— Begin AVAILABLE DATA —
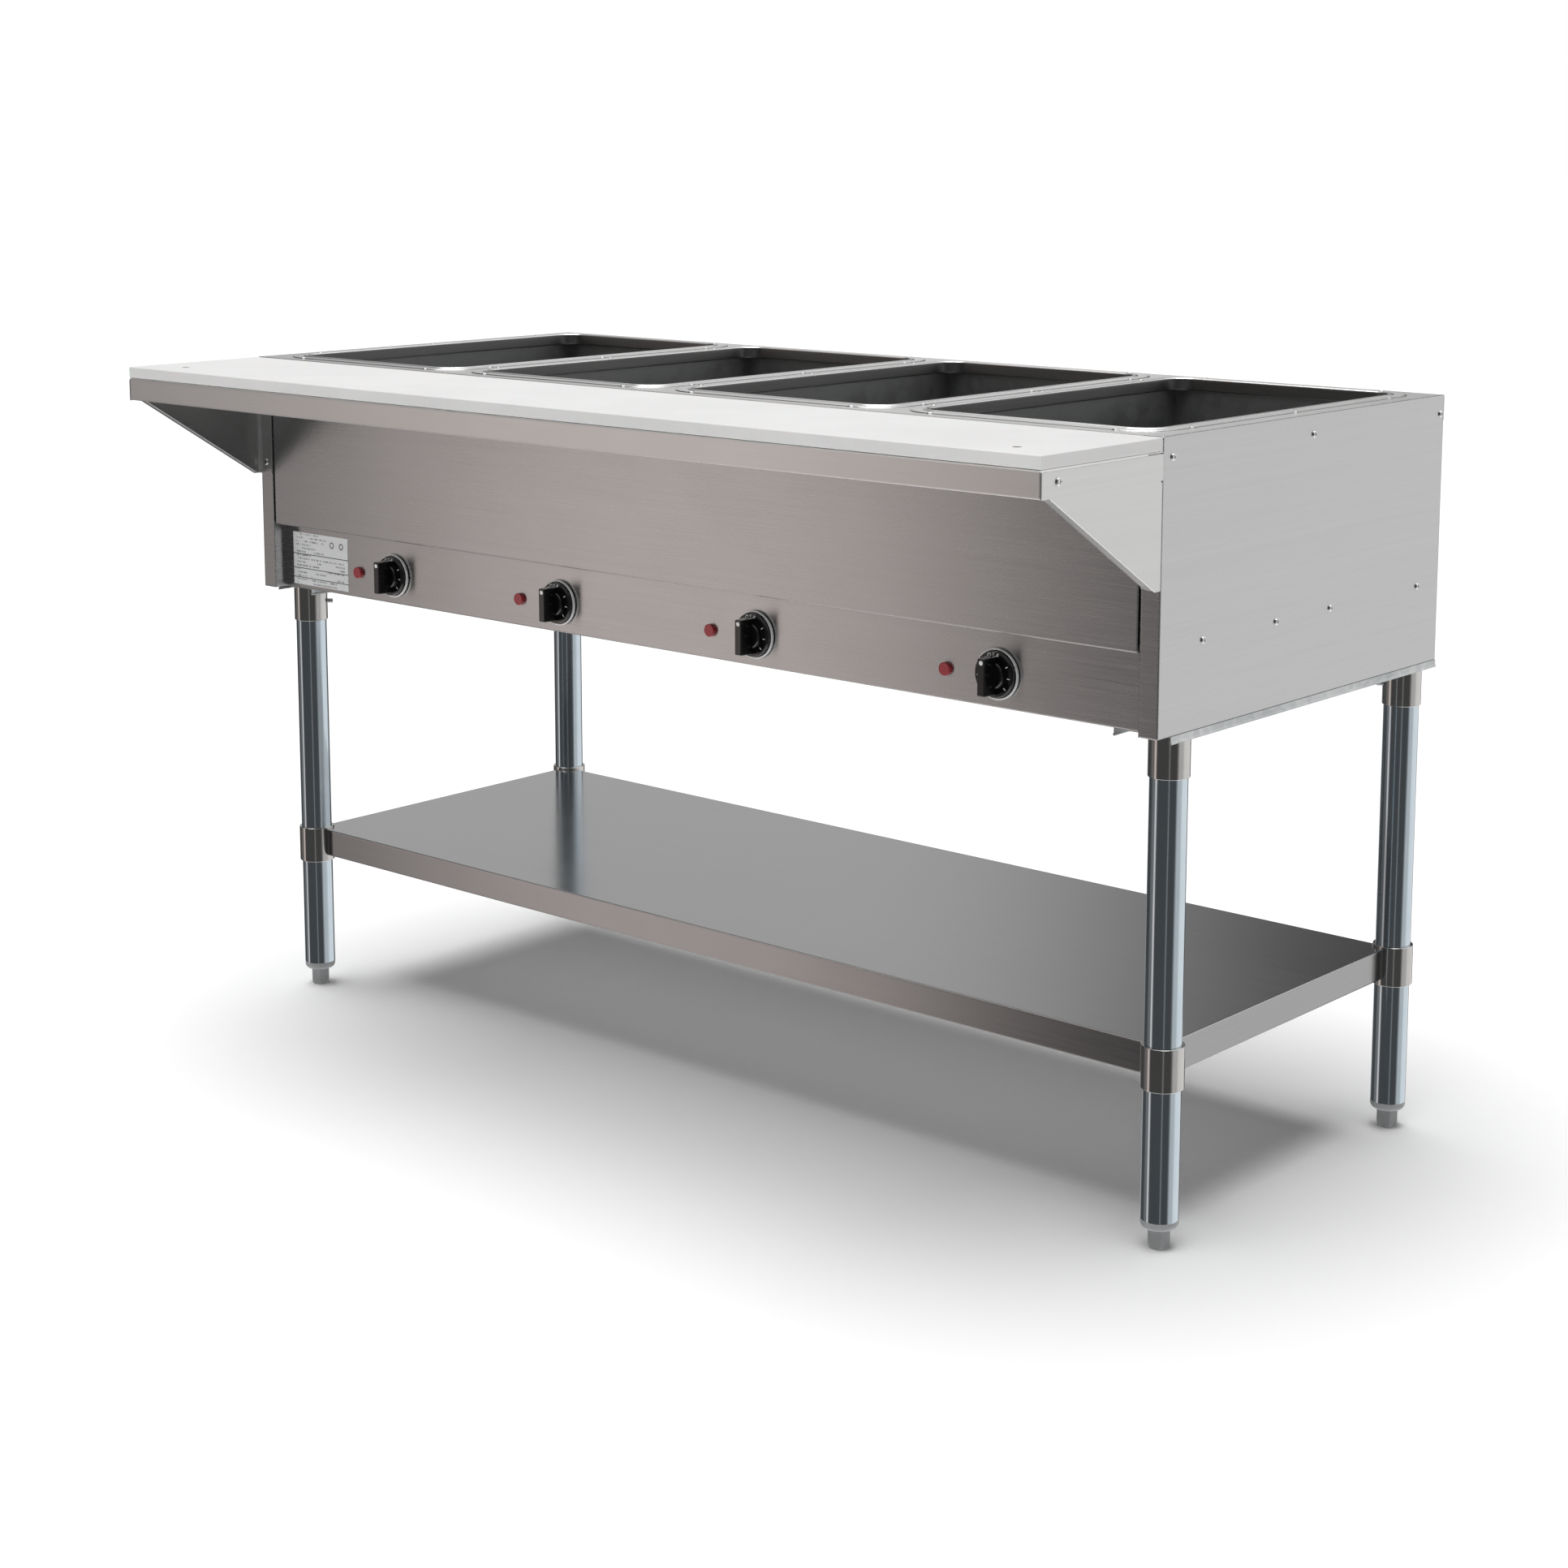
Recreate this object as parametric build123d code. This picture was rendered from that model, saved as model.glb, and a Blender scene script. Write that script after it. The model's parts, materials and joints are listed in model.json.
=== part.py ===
"""Four-well electric steam table on a tubular stand, with undershelf and cutting board.

Frame: +Z up, floor at z = 0, X along the table, the operator's side (controls and cutting board) at -Y.
The origin is on the floor below the middle of the whole table. All sizes are in millimetres.
"""

from build123d import *
import math
import os

# --- driving dimensions -------------------------------------------------------------------------------------------
BODY_LENGTH = 1460.0  # outside the end panels
BODY_DEPTH = 584.0  # front of the corner posts to the heads of the rear screws
WORK_SHELF_REACH = 209.0  # cutting-board shelf in front of the body
DECK_Z = 886.0  # flat of the top sheet above the floor
BODY_BOTTOM_Z = 572.0
SHEET = 1.2  # casing sheet
WELL_COUNT = 4
WELL_PITCH = 357.0
WELL_WIDTH, WELL_LENGTH, WELL_DEPTH = 305.0, 508.0, 203.0  # a full-size food pan well
WELL_RADIUS = 25.0
POST_WIDTH = 24.0  # front return of an end panel, seen as a corner post
CONTROL_RECESS = 22.0  # control panel behind the posts' front face
CONTROL_TOP_Z = 660.0
BOARD_LENGTH, BOARD_THICKNESS = 1462.0, 14.0
UNDERSHELF_TOP_Z = 225.0
LEG_RADIUS, LEG_WALL = 20.65, 1.6
LEG_X, LEG_FRONT_OFFSET, LEG_REAR_OFFSET = 705.6, 59.3, 550.0  # offsets run back from the posts' front face
FOOT_TRAVEL = 25.0

# --- planes worked out from them ----------------------------------------------------------------------------------
END_X = BODY_LENGTH / 2
TOTAL_DEPTH = BODY_DEPTH + WORK_SHELF_REACH
FRONT_Y = WORK_SHELF_REACH - TOTAL_DEPTH / 2
REAR_Y = FRONT_Y + BODY_DEPTH
SCREW_HEAD = 2.0
CASE_REAR_Y = REAR_Y - (SCREW_HEAD - SHEET)  # the deck's rear flange laps over the sheet that the screws hold
EDGE_Y = FRONT_Y - WORK_SHELF_REACH
INNER_X = END_X - SHEET
PANEL_Y = FRONT_Y + CONTROL_RECESS
UNDER_DECK_Z = DECK_Z - SHEET
WELL_Y = FRONT_Y + (BODY_DEPTH / 2)
WELL_XS = [(index - (WELL_COUNT - 1) / 2) * WELL_PITCH for index in range(WELL_COUNT)]
LEGS = [
    (side * LEG_X, FRONT_Y + offset)
    for offset in (LEG_FRONT_OFFSET, LEG_REAR_OFFSET)
    for side in (-1, 1)
]
KNOB_XS = (-484.0, -172.0, 156.0, 509.0)
KNOB_Z = 609.8
LAMP_OFFSET_X, LAMP_Z = -72.0, 606.0
WIDE = 3000.0  # longer than the table, for cutting tools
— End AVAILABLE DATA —
Set down the material above again, word for word.

_FINISHED TASK_
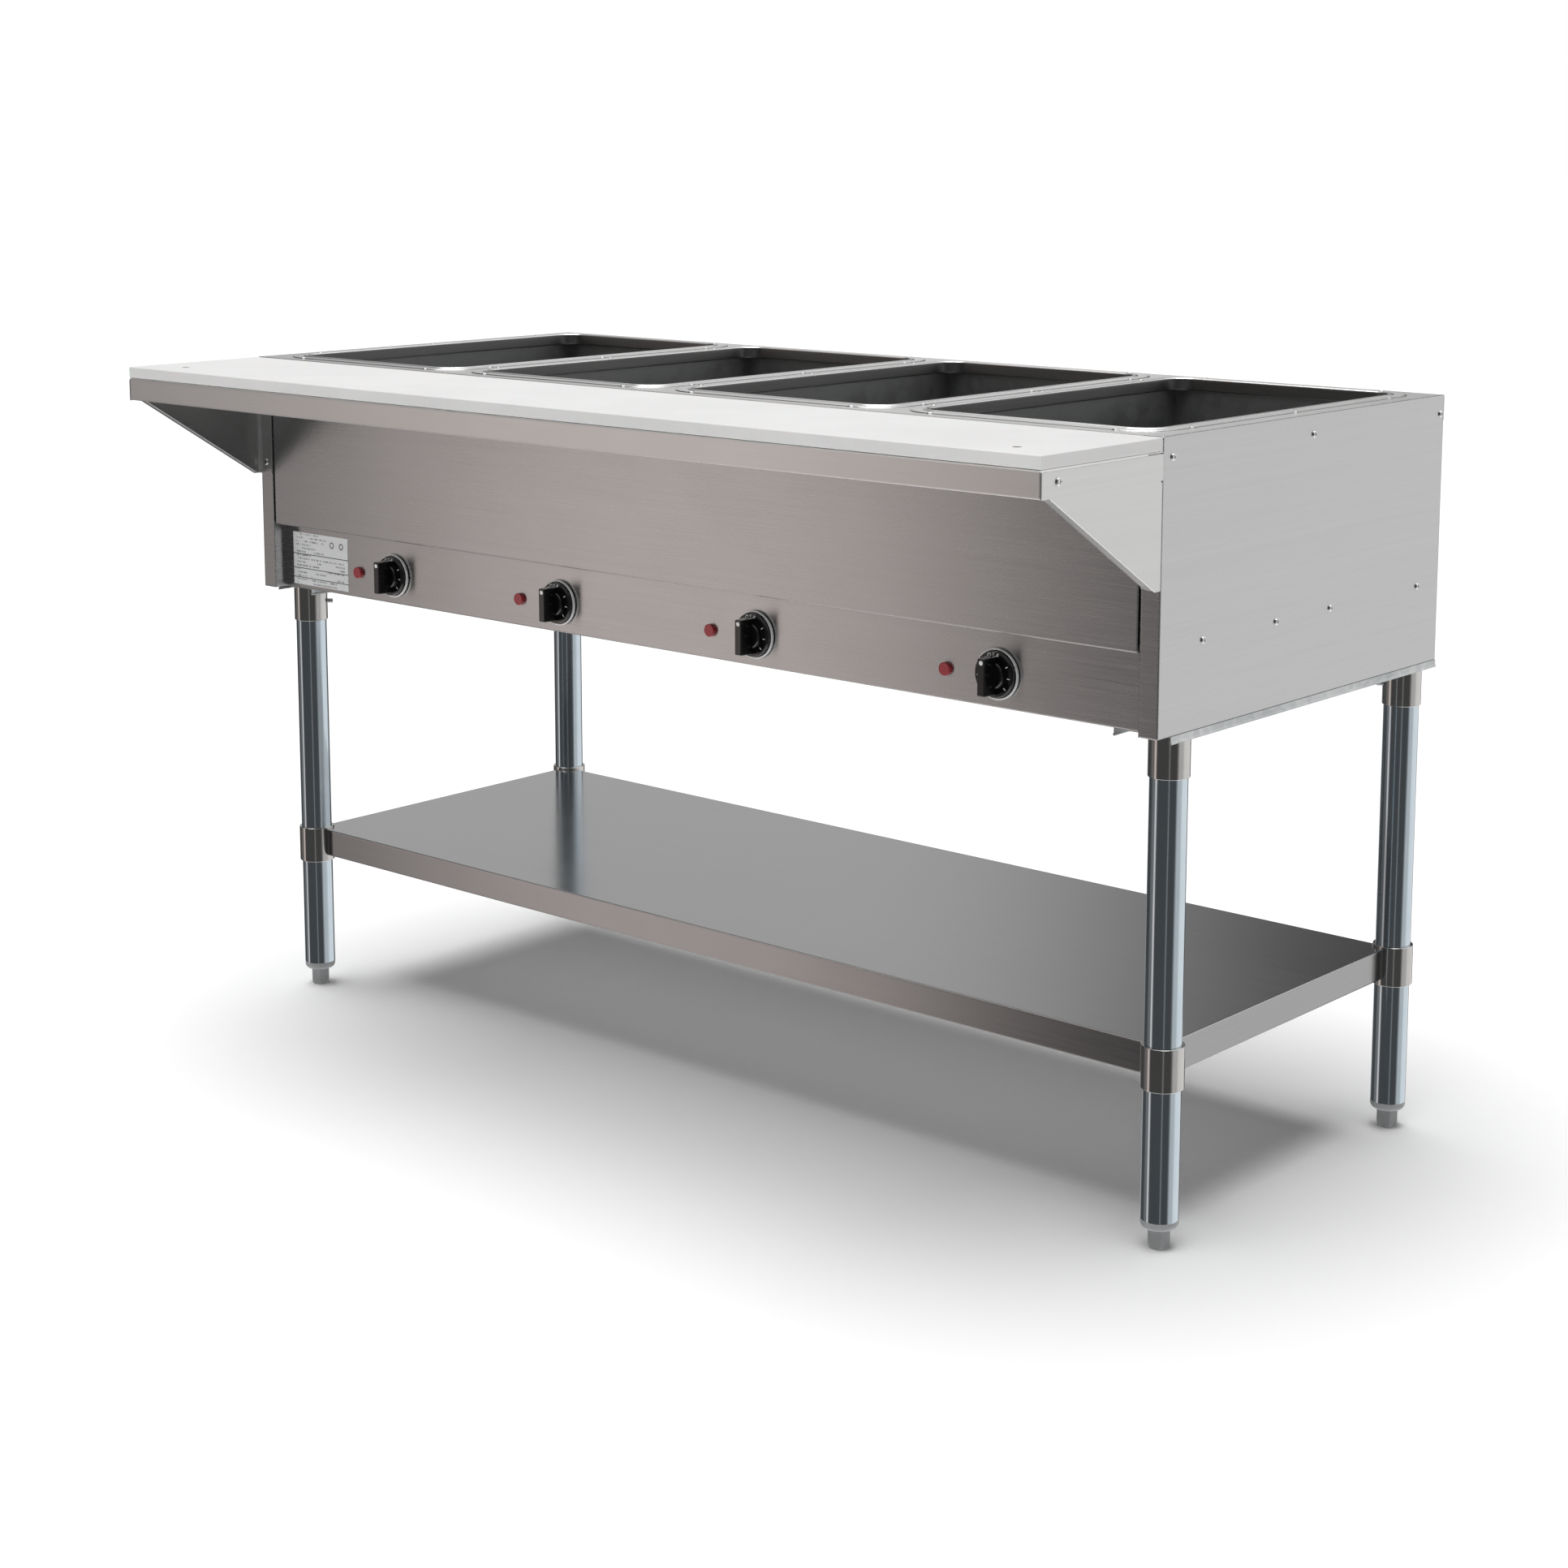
Recreate this object as parametric build123d code. This picture was rendered from that model, saved as model.glb, and a Blender scene script. Write that script after it. The model's parts, materials and joints are listed in model.json.
=== part.py ===
"""Four-well electric steam table on a tubular stand, with undershelf and cutting board.

Frame: +Z up, floor at z = 0, X along the table, the operator's side (controls and cutting board) at -Y.
The origin is on the floor below the middle of the whole table. All sizes are in millimetres.
"""

from build123d import *
import math
import os

# --- driving dimensions -------------------------------------------------------------------------------------------
BODY_LENGTH = 1460.0  # outside the end panels
BODY_DEPTH = 584.0  # front of the corner posts to the heads of the rear screws
WORK_SHELF_REACH = 209.0  # cutting-board shelf in front of the body
DECK_Z = 886.0  # flat of the top sheet above the floor
BODY_BOTTOM_Z = 572.0
SHEET = 1.2  # casing sheet
WELL_COUNT = 4
WELL_PITCH = 357.0
WELL_WIDTH, WELL_LENGTH, WELL_DEPTH = 305.0, 508.0, 203.0  # a full-size food pan well
WELL_RADIUS = 25.0
POST_WIDTH = 24.0  # front return of an end panel, seen as a corner post
CONTROL_RECESS = 22.0  # control panel behind the posts' front face
CONTROL_TOP_Z = 660.0
BOARD_LENGTH, BOARD_THICKNESS = 1462.0, 14.0
UNDERSHELF_TOP_Z = 225.0
LEG_RADIUS, LEG_WALL = 20.65, 1.6
LEG_X, LEG_FRONT_OFFSET, LEG_REAR_OFFSET = 705.6, 59.3, 550.0  # offsets run back from the posts' front face
FOOT_TRAVEL = 25.0

# --- planes worked out from them ----------------------------------------------------------------------------------
END_X = BODY_LENGTH / 2
TOTAL_DEPTH = BODY_DEPTH + WORK_SHELF_REACH
FRONT_Y = WORK_SHELF_REACH - TOTAL_DEPTH / 2
REAR_Y = FRONT_Y + BODY_DEPTH
SCREW_HEAD = 2.0
CASE_REAR_Y = REAR_Y - (SCREW_HEAD - SHEET)  # the deck's rear flange laps over the sheet that the screws hold
EDGE_Y = FRONT_Y - WORK_SHELF_REACH
INNER_X = END_X - SHEET
PANEL_Y = FRONT_Y + CONTROL_RECESS
UNDER_DECK_Z = DECK_Z - SHEET
WELL_Y = FRONT_Y + (BODY_DEPTH / 2)
WELL_XS = [(index - (WELL_COUNT - 1) / 2) * WELL_PITCH for index in range(WELL_COUNT)]
LEGS = [
    (side * LEG_X, FRONT_Y + offset)
    for offset in (LEG_FRONT_OFFSET, LEG_REAR_OFFSET)
    for side in (-1, 1)
]
KNOB_XS = (-484.0, -172.0, 156.0, 509.0)
KNOB_Z = 609.8
LAMP_OFFSET_X, LAMP_Z = -72.0, 606.0
WIDE = 3000.0  # longer than the table, for cutting tools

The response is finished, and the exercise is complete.